Berry Tramel Published: November 6, 2001

"We were supposed to play in Lloyd Noble," Mike McCurdy said. "Never got it built in time."

He didn't seem to mind. McCurdy rattled off old memories. The South Carolina game. Adams' 43-point night. The smell of the gym. The noise of the crowd that never numbered higher than 4,100.

"Some of the older facilities, they were tough to play in," McCurdy said.

He recalled Kansas State's Ahern Fieldhouse, which in the '80s joined the Field House on the scrapheap. Fans would reach out and pinch opponents inbounding the ball.
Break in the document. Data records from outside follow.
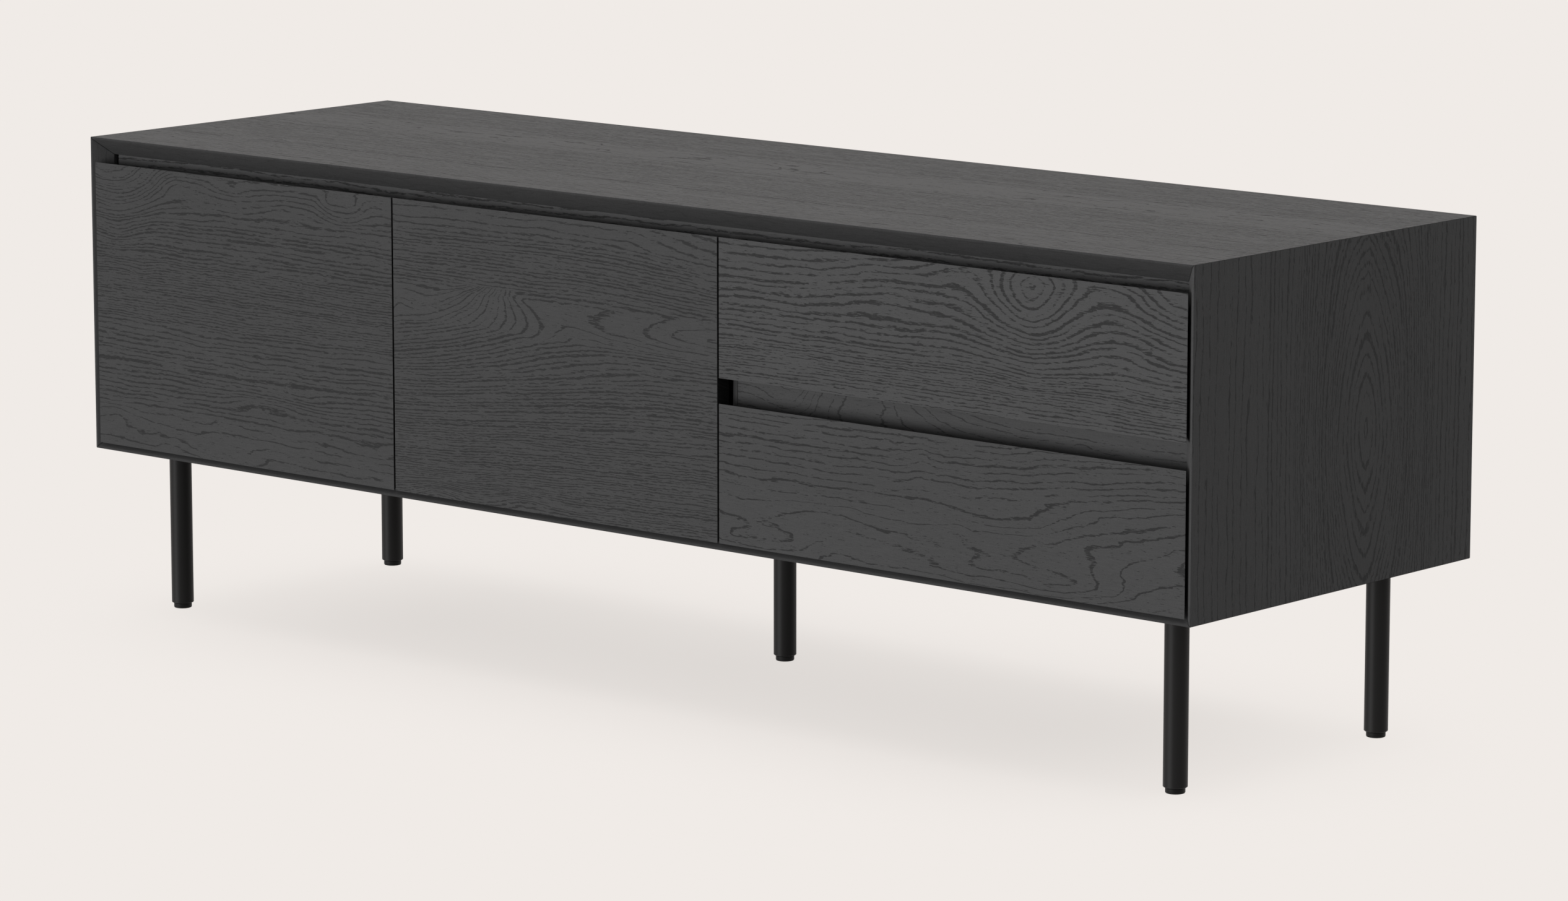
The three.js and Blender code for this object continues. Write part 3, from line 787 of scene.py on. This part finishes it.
def screws(name, places, axis, head, material, carrier, slot=None):
    """Screw heads at several places in a node, all facing along `axis`, as one piece."""
    pattern = bpy.data.meshes.new(name + "_head")
    single = screw_head(*head)
    single.to_mesh(pattern)
    single.free()
    mesh = bmesh.new()
    for place in places:
        before = len(mesh.verts)
        mesh.from_mesh(pattern)
        mesh.verts.ensure_lookup_table()
        placed(mesh, place, axis, mesh.verts[before:])
    bpy.data.meshes.remove(pattern)
    settled(name, mesh, material, body_of(carrier), slot or slot_of(carrier))


def emboss(mesh, depth):
    """Presses the web of a slide member by `depth` along X."""
    flat = [face for face in mesh.faces if abs(face.normal.x) > 0.99]
    webs = sorted(flat, key=lambda face: face.calc_area())[-2:]
    for face in webs:
        heights = [vert.co.z for vert in face.verts]
        edge = (max(heights) - min(heights)) / 2 - WEB_REACH
        for thickness in (edge, abs(depth) * WEB_SLOPE):
            bmesh.ops.inset_region(mesh, faces=[face], thickness=thickness, use_even_offset=True)
        bmesh.ops.translate(mesh, vec=(depth, 0, 0), verts=face.verts)


def release_lever(place):
    """A flat plastic lever that starts at a place, and narrows and rises to the back."""
    mesh = bmesh.new()
    length = LEVER_SIZE[1]
    size = Matrix.Diagonal((*LEVER_SIZE, 1))
    bmesh.ops.create_cube(mesh, size=1.0, matrix=Matrix.Translation((0, length / 2, 0)) @ size)
    lengthwise = [edge for edge in mesh.edges
                  if abs(edge.verts[0].co.y - edge.verts[1].co.y) > length / 2]
    bmesh.ops.subdivide_edges(mesh, edges=lengthwise, cuts=2)
    for vert in mesh.verts:
        back = vert.co.y / length
        vert.co.z *= 1.0 - LEVER_NARROWING * back
        vert.co.z += LEVER_RISE * back * back
    ease(mesh, LEVER_EDGE, segments=3, least=30)
    bmesh.ops.translate(mesh, vec=place, verts=mesh.verts)
    return mesh


# ---------------------------------------------------------------- pieces

def veneer(nodes, ending, width, least=20):
    """Gives each node an eased copy in oak, with the look written beside it."""
    for i, (node, look) in enumerate(nodes.items()):
        material = oak(node, 7.0 * i + len(node), **look)
        mesh = merged_copy(node)
        ease(mesh, width, least=least)
        finished(node, f"{node}_{ending}", mesh, material)


class SIDEBOARD_OT_case(Operator):
    """Veneer the four mitred boards of the case"""

    bl_idname = "sideboard.case"
    bl_label = "Case boards"

    def execute(self, context):
        # the edges and bevels of the flat case boards are darkened to 0.7 of their tone, a painted shade
        flat = dict(along={"X": 1.0}, across={"Y": 1.0, "Z": 0.4}, face="Z", painted_edge_shade=0.7)
        upright = dict(
            along={"Z": 1.0}, across={"Y": 1.0, "X": 0.4}, face="X", flow=0.5, line=1.8, contrast=0.60,
            crown=dict(u0=152, v0=283, slope=0.30, power=1.5, crest=2.0, reach=75.0),
            bands=((-FAR, 6.5), (45, 3.4), (115, 7.0), (160, 11.0)))
        veneer({
            "top_panel": dict(
                flat, flow=1.7, line=1.4, contrast=0.95, tone=0.97,
                crown=dict(u0=0, v0=294, slope=0.0, power=2.0, crest=12.0, reach=FAR),
                bands=((-FAR, 9.0), (40, 4.2), (200, 6.0))),
            "bottom_panel": dict(flat, bands=((-FAR, 9.0),)),
            "left_side_panel": upright,
            "right_side_panel": upright,
        }, "veneered", context.scene.sideboard_oak.edge)
        return {"FINISHED"}


class SIDEBOARD_OT_interior(Operator):
    """Veneer the partition, rails, shelf and back"""

    bl_idname = "sideboard.interior"
    bl_label = "Rails and inner boards"

    def execute(self, context):
        level = dict(along={"X": 1.0}, across={"Z": 1.0, "Y": 0.8})
        veneer({
            "top_rail": dict(level, bands=((-FAR, 6.0),), sway=14.0, line=2.6, tone=1.32),
            "drawer_rail": dict(
                level, bands=((-FAR, 10.0),), contrast=0.75, line=1.2, tone=1.13,
                figures=((1075, 205, 80, 60, -11, 1.2), (990, 175, 40, 40, 4, 1.4))),
            "partition": dict(along={"Z": 1.0}, across={"Y": 1.0, "X": 0.8}, tone=0.95),
            "shelf": dict(along={"X": 1.0}, across={"Y": 1.0, "Z": 1.0}, face="Z", tone=0.95),
            "back_panel": dict(level, bands=((-FAR, 10.0),), tone=0.85, sway=25.0),
        }, "veneered", context.scene.sideboard_oak.edge)
        return {"FINISHED"}


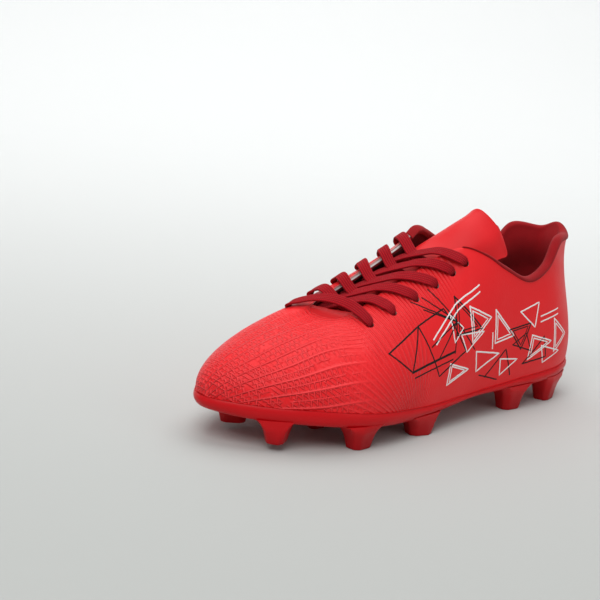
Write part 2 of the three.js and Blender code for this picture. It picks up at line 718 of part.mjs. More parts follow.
// ---------------------------------------------------------------- assembly
add("outsole", outsole(), DARK_RED, 0.4);
add("shank", shank(), GREY);
add("lasting_board", board(), GREY, 0.9);
add("sockliner_foam", sockFoam(), MAROON, 0.9);
add("sockliner_cover", sockCover(), MAROON, 0.9);
add("upper_shell", upperShell(), RED, 0.45);
add("eyestay_backing_lateral", eyestayBacking(3, 7), WHITE, 0.8);
add("eyestay_backing_medial", eyestayBacking(21, 25), WHITE, 0.8);
add("toe_puff", toePuff(), WHITE, 0.8);
add("heel_counter", heelCounter(), WHITE, 0.7);
add("vamp_lining", vampLining(), MAROON, 0.9);
add("throat_insert", throatInsert(), RED, 0.45);
add("collar_foam", collarFoam(), GREY, 0.95);
add("collar_lining", collarLining(), MAROON, 0.9);
const TONGUE_END = TONGUE_ROWS.length - 1;
const foamTop = TONGUE_SKIN + GAP;
const foamFoot = foamTop + TONGUE_FOAM;
add("tongue_shell", tongueLayer(0, TONGUE_SKIN, [0, TONGUE_END], 0), RED, 0.45);
add("tongue_foam", tongueLayer(foamTop, foamFoot, [1, TONGUE_END - 1], 0.5), GREY, 0.95);
add("tongue_lining", tongueLayer(foamFoot + GAP, foamFoot + GAP + LINING, [0, TONGUE_END], 0), MAROON, 0.9);
add("lace", lace(), LACE_RED, 0.8);
add("aglet_lateral", aglet(LATERAL), LACE_RED, 0.3);
add("aglet_medial", aglet(MEDIAL), LACE_RED, 0.3);

export default group;
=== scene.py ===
import math
from functools import reduce

import bpy
import numpy as np
from mathutils import Matrix, Vector
from mathutils.bvhtree import BVHTree


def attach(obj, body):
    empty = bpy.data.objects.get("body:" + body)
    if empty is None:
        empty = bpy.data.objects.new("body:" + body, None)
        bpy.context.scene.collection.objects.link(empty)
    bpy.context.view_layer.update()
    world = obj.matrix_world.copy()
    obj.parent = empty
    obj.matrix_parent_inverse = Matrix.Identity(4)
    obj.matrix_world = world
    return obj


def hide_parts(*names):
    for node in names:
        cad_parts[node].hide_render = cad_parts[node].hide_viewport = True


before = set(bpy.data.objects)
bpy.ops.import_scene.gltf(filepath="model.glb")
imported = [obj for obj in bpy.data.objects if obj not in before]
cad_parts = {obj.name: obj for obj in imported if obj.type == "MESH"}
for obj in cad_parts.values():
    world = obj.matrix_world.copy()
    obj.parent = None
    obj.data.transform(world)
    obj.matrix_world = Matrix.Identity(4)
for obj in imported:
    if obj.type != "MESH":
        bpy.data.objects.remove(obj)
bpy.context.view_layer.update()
SCENE = bpy.context.scene

# ---- camera ----
MM = 0.001
AZIMUTH, ELEVATION, DISTANCE = 51.0, 14.0, 985.0
AIM = Vector((-99.2, -0.5, 47.3))
ROLL = 4.8
MAGNIFICATION = 1.514
IMAGE_WIDTH = 600


def linked(name, data):
    """A new object in the scene."""
    obj = bpy.data.objects.new(name, data)
    SCENE.collection.objects.link(obj)
    return obj


def add_camera():
    """The camera that looks at the object as in the photo."""
    a, e = math.radians(AZIMUTH), math.radians(ELEVATION)
    back = Vector((math.sin(a) * math.cos(e), -math.cos(a) * math.cos(e), math.sin(e)))
    data = bpy.data.cameras.new("camera")
    camera = linked("camera", data)
    data.sensor_width = 36
    data.lens = MAGNIFICATION * DISTANCE / IMAGE_WIDTH * data.sensor_width
    data.clip_start, data.clip_end = 0.05, 20
    roll = Matrix.Rotation(math.radians(ROLL), 3, "Z")
    turn = (-back).to_track_quat("-Z", "Y").to_matrix() @ roll
    camera.matrix_world = Matrix.Translation((AIM + back * DISTANCE) * MM) @ turn.to_4x4()
    SCENE.camera = camera


add_camera()

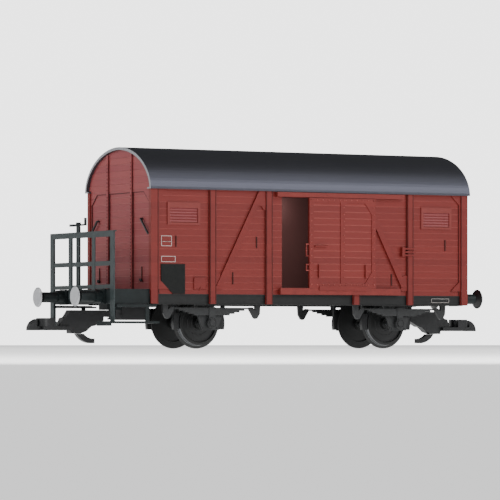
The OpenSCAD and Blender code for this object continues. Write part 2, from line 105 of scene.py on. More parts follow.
def add(tree, kind, sockets=None, **settings):
    """Adds one node. sockets maps an input's name or number to a value or an output."""
    node = tree.nodes.new(kind)
    for name, value in settings.items():
        setattr(node, name, value)
    for key, value in (sockets or {}).items():
        if isinstance(value, bpy.types.NodeSocket):
            tree.links.new(value, node.inputs[key])
        else:
            node.inputs[key].default_value = value
    return node


def at(x, y, z):
    """A point given in millimetres from the middle of the body, in the frame's metres."""
    return Vector(((x + body_x) * MM, y * MM, z * MM))


# ---------------------------------------------------------------------------
# Materials
# ---------------------------------------------------------------------------


def blank_material(name):
    """A new material with only its shader and output; returns material, tree and shader."""
    material = bpy.data.materials.new(name)
    material.use_nodes = True
    tree = material.node_tree
    tree.nodes.clear()
    shader = add(tree, "ShaderNodeBsdfPrincipled")
    add(tree, "ShaderNodeOutputMaterial", {"Surface": shader.outputs["BSDF"]})
    return material, tree, shader


def reach_from(tree, coordinate, middle):
    """How far a coordinate lies from a middle given in millimetres, on either side."""
    offset = add(tree, "ShaderNodeMath", {0: coordinate, 1: middle * MM}, operation="SUBTRACT")
    size = add(tree, "ShaderNodeMath", {0: offset.outputs[0]}, operation="ABSOLUTE")
    return size.outputs[0]


def moulded(name, dark, light, roughness, mottle_mm, grit_mm, grit_depth, sheen=0.5):
    """Moulded plastic: a faint mottle in its colour and a fine grit in its surface."""
    material, tree, shader = blank_material(name)
    place = add(tree, "ShaderNodeTexCoord").outputs["Object"]
    mottle = add(
        tree,
        "ShaderNodeTexNoise",
        {"Vector": place, "Scale": 1 / (mottle_mm * MM), "Detail": 3.0, "Roughness": 0.6},
    )
    spread = add(
        tree,
        "ShaderNodeMapRange",
        {"Value": mottle.outputs["Fac"], "From Min": 0.3, "From Max": 0.7},
    )
    colour = add(
        tree,
        "ShaderNodeMix",
        {FACTOR: spread.outputs["Result"], FIRST: linear(dark), SECOND: linear(light)},
        data_type="RGBA",
    ).outputs[MIXED]
    tree.links.new(colour, shader.inputs["Base Color"])
    grit = add(
        tree,
        "ShaderNodeTexNoise",
        {"Vector": place, "Scale": 1 / (grit_mm * MM), "Detail": 2.0},
    )
    gloss = add(
        tree,
        "ShaderNodeMapRange",
        {
            "Value": grit.outputs["Fac"],
            "From Min": 0.3,
            "From Max": 0.7,
            "To Min": roughness - 0.05,
            "To Max": roughness + 0.05,
        },
    )
    tree.links.new(gloss.outputs["Result"], shader.inputs["Roughness"])
    bump = add(
        tree,
        "ShaderNodeBump",
        {"Height": grit.outputs["Fac"], "Strength": 0.6, "Distance": grit_depth * MM},
    )
    tree.links.new(bump.outputs["Normal"], shader.inputs["Normal"])
    shader.inputs["Specular IOR Level"].default_value = sheen
    return material


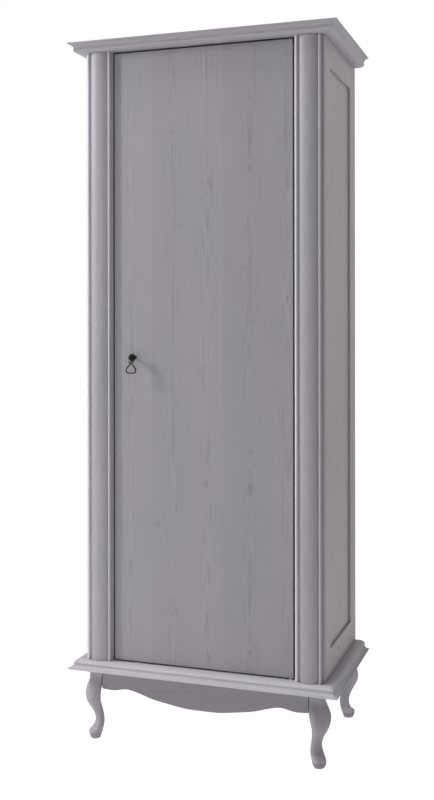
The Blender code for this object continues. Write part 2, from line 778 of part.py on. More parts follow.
def build_aprons():
    block_face = LEG_BLOCK / 2
    half_front = LEG_X - block_face - SEAT
    front = LEG_FRONT_Y - block_face + APRON_SETBACK
    outline = apron_outline(0.0, half_front, FRONT_APRON_EDGE)
    extruded("apron_front", [outline], "XZ", front, front + APRON_THICKNESS, PAINTED_PINE)
    rear = LEG_REAR_Y + block_face - APRON_SETBACK
    board(
        "apron_rear",
        (-half_front, rear - APRON_THICKNESS, LEG_TOP - REAR_APRON_DEPTH),
        (half_front, rear, LEG_TOP),
        PAINTED_PINE,
        EASING,
    )
    half_side = (LEG_REAR_Y - LEG_FRONT_Y) / 2 - block_face - SEAT
    outline = apron_outline((LEG_FRONT_Y + LEG_REAR_Y) / 2, half_side, SIDE_APRON_EDGE)
    outer = LEG_X + block_face - APRON_SETBACK
    extruded("apron_right", [outline], "YZ", outer - APRON_THICKNESS, outer, PAINTED_PINE)
    extruded("apron_left", [outline], "YZ", -outer, APRON_THICKNESS - outer, PAINTED_PINE)


# Inside

def build_shelf():
    half_length = INNER_HALF - SHELF_PIN_COLLAR_DEPTH - SHELF_END_CLEARANCE
    board(
        "hat_shelf",
        (-half_length, SHELF_FRONT, SHELF_UNDERSIDE),
        (half_length, SHELF_REAR, SHELF_TOP),
        PAINTED_PINE,
        EASING,
    )


def rail_oval(grow):
    """The rail's oval about its centre, grown all round."""
    radius = RAIL_WIDTH / 2 + grow
    straight = (RAIL_HEIGHT - RAIL_WIDTH) / 2
    outline = arc((0.0, RAIL_Z + straight), radius, radius, 0, 180, 8)
    return outline + arc((0.0, RAIL_Z - straight), radius, radius, 180, 360, 8)


def bracket_outline():
    """A bracket's face: its foot under the shelf, its neck, and the cup round the rail."""
    radius = RAIL_WIDTH / 2 + SEAT + BRACKET_WALL
    straight = (RAIL_HEIGHT - RAIL_WIDTH) / 2
    top = SHELF_UNDERSIDE - SEAT
    neck = BRACKET_NECK_WIDTH / 2
    meets = math.degrees(math.asin(neck / radius))
    half = arc((0.0, RAIL_Z - straight), radius, radius, -90, 0, 6)
    half += arc((0.0, RAIL_Z + straight), radius, radius, 0, 90 - meets, 4)
    half += [
        (neck, top - BRACKET_FOOT_ROOT),
        (BRACKET_FOOT_WIDTH / 2, top - BRACKET_FOOT_THICKNESS),
        (BRACKET_FOOT_WIDTH / 2, top),
    ]
    return mirrored(half)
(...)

"Seemed like a lot of the older places had more atmosphere," McCurdy said.

Nothing against Lloyd Noble. It's got atmosphere, too. Nothing like the venerable temples, Gallagher-Iba Arena or Allen Fieldhouse, but decent and probably better with renovations completed this week.

But give this baby boomer a break. Lloyd Noble is a place I took myself. The Field House is where I needed Dad to take me.

In the early '70s, when Big Eight hoops were good just not hyped, I saw Garfield Heard and Clifford Ray, guys who could have starred for Billy Tubbs or Kelvin Sampson, and I saw them from seats that were right on top the court, even when the ticket line stretched to the street.

All because of Dad's wheels and wallet.

I called Dad on Monday to see if he wanted to go to the game. I didn't reach him, but it really doesn't matter. Memories filled the void.